• _Work to be completed_:
List all the lines in these records that hold "this".

• _Excerpted data_:
......

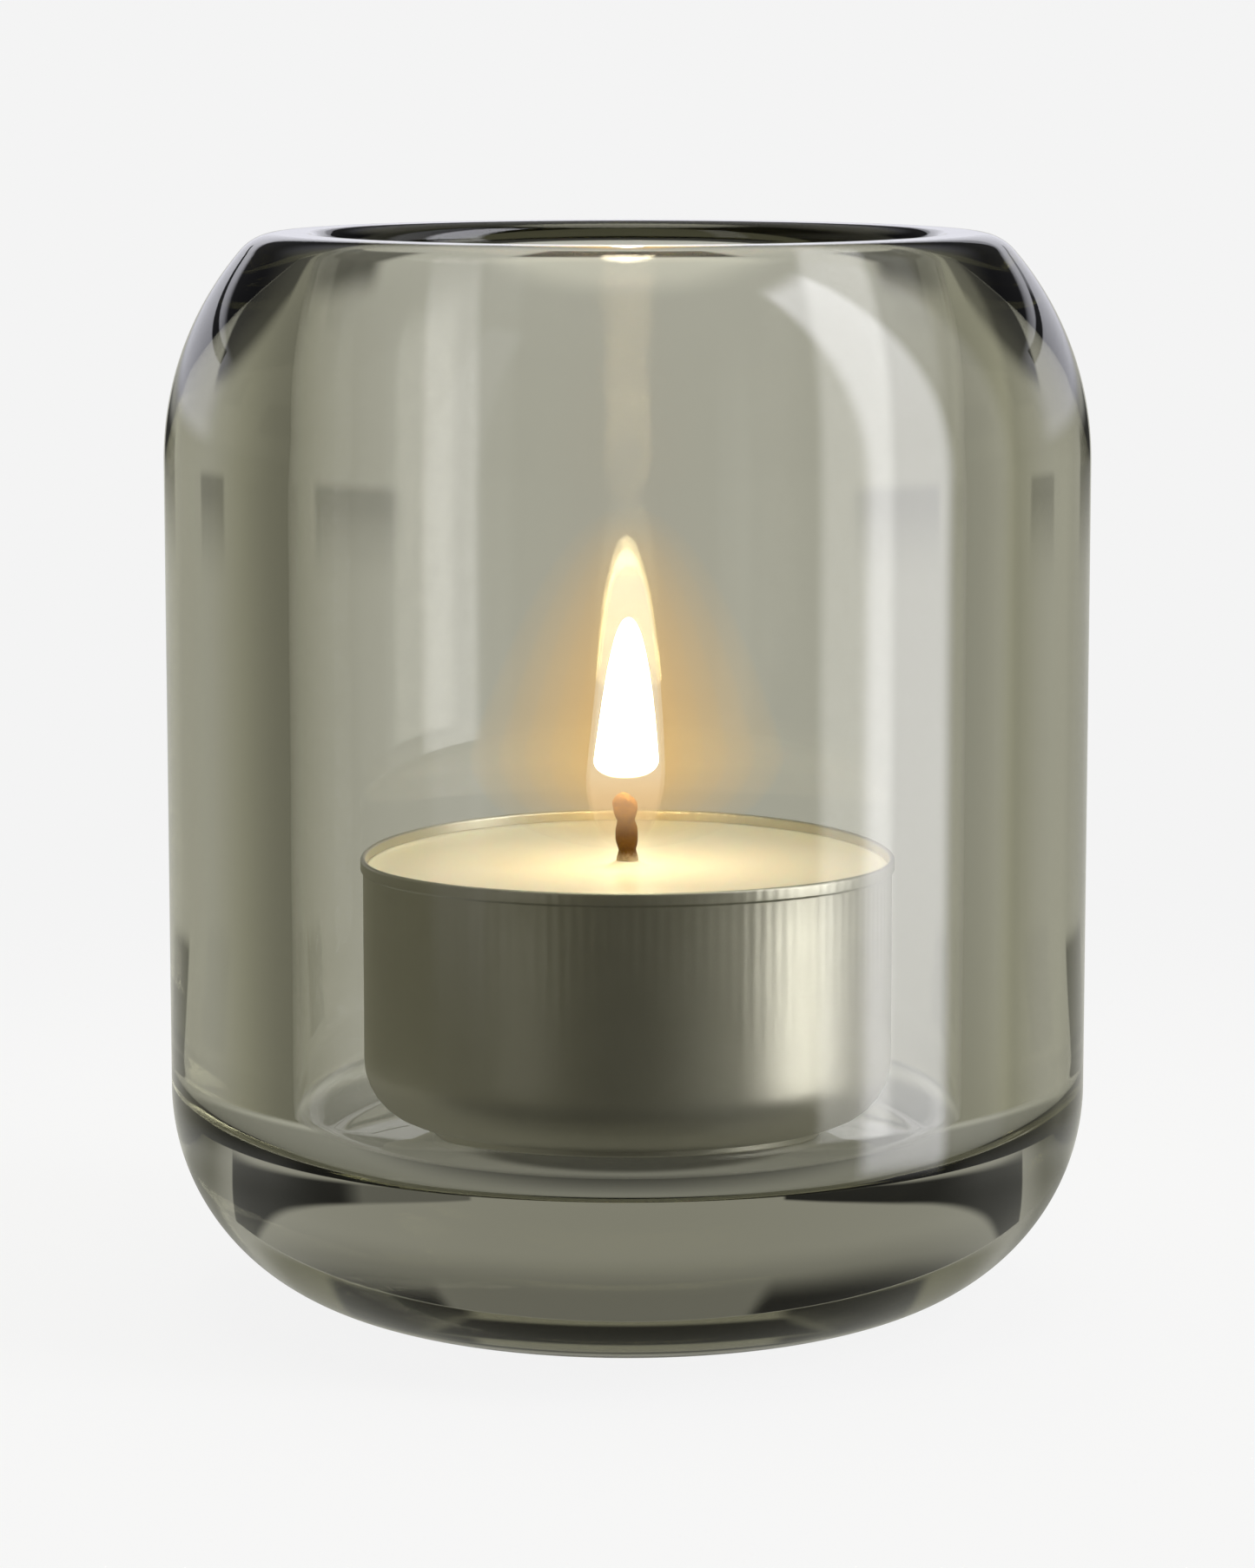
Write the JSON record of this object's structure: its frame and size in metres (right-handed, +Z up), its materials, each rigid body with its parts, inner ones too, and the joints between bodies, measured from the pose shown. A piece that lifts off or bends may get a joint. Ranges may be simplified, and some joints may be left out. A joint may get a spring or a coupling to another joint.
{
  "type": "tealight holder",
  "caption": "Thick smoky glass tumbler with a rounded base and a turned-in rim, holding a loose tealight in a drawn aluminium cup.",
  "frame": {"origin": "centre of the glass's flat rest face", "axes": "+Z up along the glass's axis; the object is round, so +X and +Y are free"},
  "size_m": [0.065, 0.065, 0.076],
  "materials": {
    "smoky_glass": "clear grey-olive glass, fire-polished",
    "cup_aluminium": "drawn sheet, satin, with fine upright flutes",
    "candle_wax": "smooth cream paraffin wax, slightly translucent",
    "cotton_wick": "braided cotton, waxed, charred at the tip",
    "sustainer_tin": "stamped tin plate"
  },
  "bodies": {
    "holder": {"glass_holder": "smoky_glass"},
    "tealight": {"tealight_cup": "cup_aluminium", "wax": "candle_wax", "wick": "cotton_wick", "wick_sustainer": "sustainer_tin"}
  },
  "joints": [
    {"name": "tealight_lift", "type": "slide", "parent": "holder", "child": "tealight", "axis": [0, 0, 1], "range_m": [0, 0.075]}
  ]
}
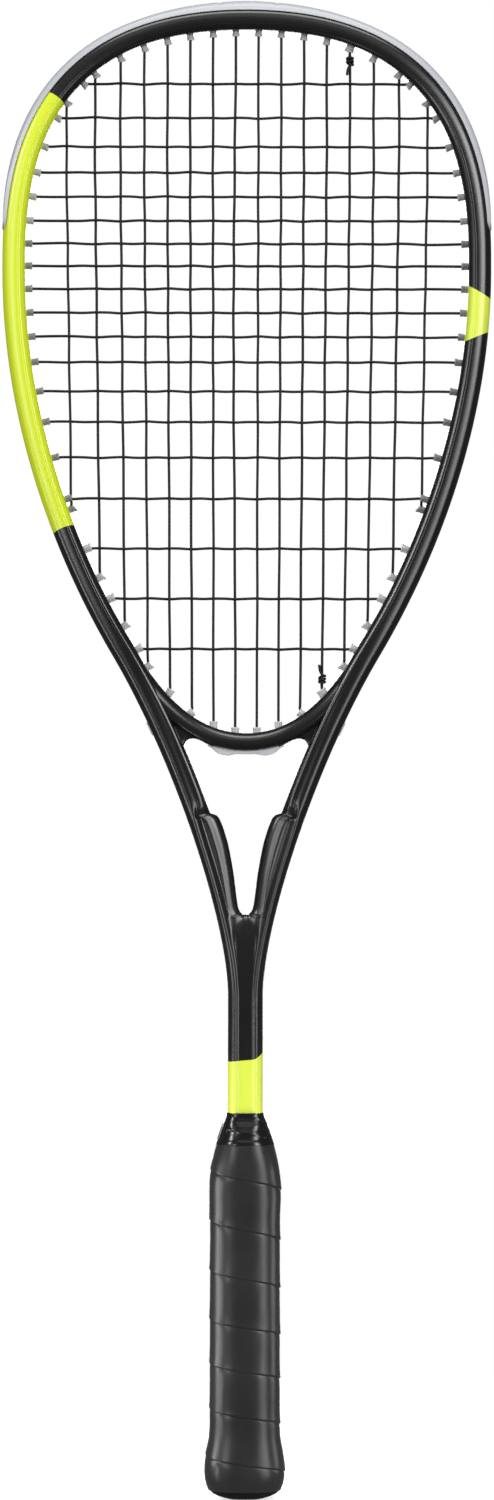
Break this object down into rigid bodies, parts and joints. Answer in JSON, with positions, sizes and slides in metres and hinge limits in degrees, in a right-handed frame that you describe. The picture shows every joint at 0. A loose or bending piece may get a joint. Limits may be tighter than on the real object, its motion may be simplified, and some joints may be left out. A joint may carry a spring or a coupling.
{
  "type": "squash racket",
  "caption": "Squash racket: hollow hairpin frame with throat bridge, woven string bed, head guard and grommet strips, wrapped handle.",
  "frame": {"origin": "centre of the butt cap's flat end, under the handle", "axes": "+Z along the handle and shaft towards the head, +Y square to the strings towards the back, +X across the head to the right seen from the front"},
  "size_m": [0.2234, 0.0314, 0.6851],
  "materials": {
    "frame_lacquer": "black lacquer over carbon fibre with yellow-green bands",
    "guard_nylon": "satin grey moulded nylon",
    "clear_nylon": "translucent natural nylon",
    "string_nylon": "black coated multifilament",
    "pallet_foam": "rigid polyurethane foam",
    "cap_plastic": "black moulded plastic",
    "staple_steel": "bright steel wire",
    "grip_polyurethane": "soft matt polyurethane film, finely pored",
    "tape_film": "black adhesive vinyl tape",
    "collar_rubber": "smooth black rubber"
  },
  "bodies": {
    "root": {"racket_frame": "frame_lacquer", "throat_bridge": "frame_lacquer", "bumper_guard": "guard_nylon", "side_grommet_strip_left": "guard_nylon", "side_grommet_strip_right": "guard_nylon", "lower_grommet_strip_left": "clear_nylon", "lower_grommet_strip_right": "clear_nylon", "bridge_grommet_strip": "clear_nylon", "string": "string_nylon", "pallet_front": "pallet_foam", "pallet_back": "pallet_foam", "shaft_end_plug": "pallet_foam", "butt_cap": "cap_plastic", "cap_staple_left": "staple_steel", "cap_staple_right": "staple_steel", "cap_staple_front": "staple_steel", "cap_staple_back": "staple_steel", "grip_wrap": "grip_polyurethane", "finishing_tape": "tape_film", "grip_collar": "collar_rubber"}
  },
  "joints": []
}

......

• _Task result_:
Write the JSON record of this object's structure: its frame and size in metres (right-handed, +Z up), its materials, each rigid body with its parts, inner ones too, and the joints between bodies, measured from the pose shown. A piece that lifts off or bends may get a joint. Ranges may be simplified, and some joints may be left out. A joint may get a spring or a coupling to another joint.
Break this object down into rigid bodies, parts and joints. Answer in JSON, with positions, sizes and slides in metres and hinge limits in degrees, in a right-handed frame that you describe. The picture shows every joint at 0. A loose or bending piece may get a joint. Limits may be tighter than on the real object, its motion may be simplified, and some joints may be left out. A joint may carry a spring or a coupling.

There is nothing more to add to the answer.